Claims that the turmoil in Tunisia is bound to lead to a similar destitute outcome as in other Arab countries carries the emotional baggage of disappointment, and even trauma, from past experiences
In 2010, Tunisia captivated activists from across the region with its swift and successful uprising. For most Arabs, the North African country was familiar enough to inspire and curious enough to be turned into a myth. Activists back then copied the slogans and mobilisation tactics of the Tunisian uprising and adapted them to their contexts.
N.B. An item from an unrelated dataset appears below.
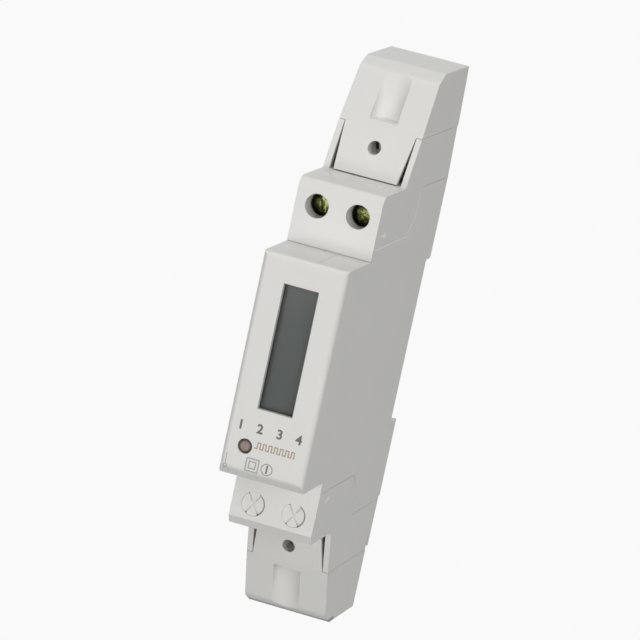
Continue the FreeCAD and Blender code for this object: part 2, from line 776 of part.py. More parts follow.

Ten years on, that same generation of Arab activists is tired and beleaguered. The survivors - in exile, in prison, or silenced - do not want to think about those early years of hope that remained unfulfilled. Claims that the turmoil in Tunisia is bound to lead to a similar destitute outcome as in other Arab countries carries the emotional baggage of disappointment, and even trauma, from past experiences. Tunisia’s future is either an Egypt or a Lebanon scenario, some say, in reference to either a military takeover or a collapse of the state.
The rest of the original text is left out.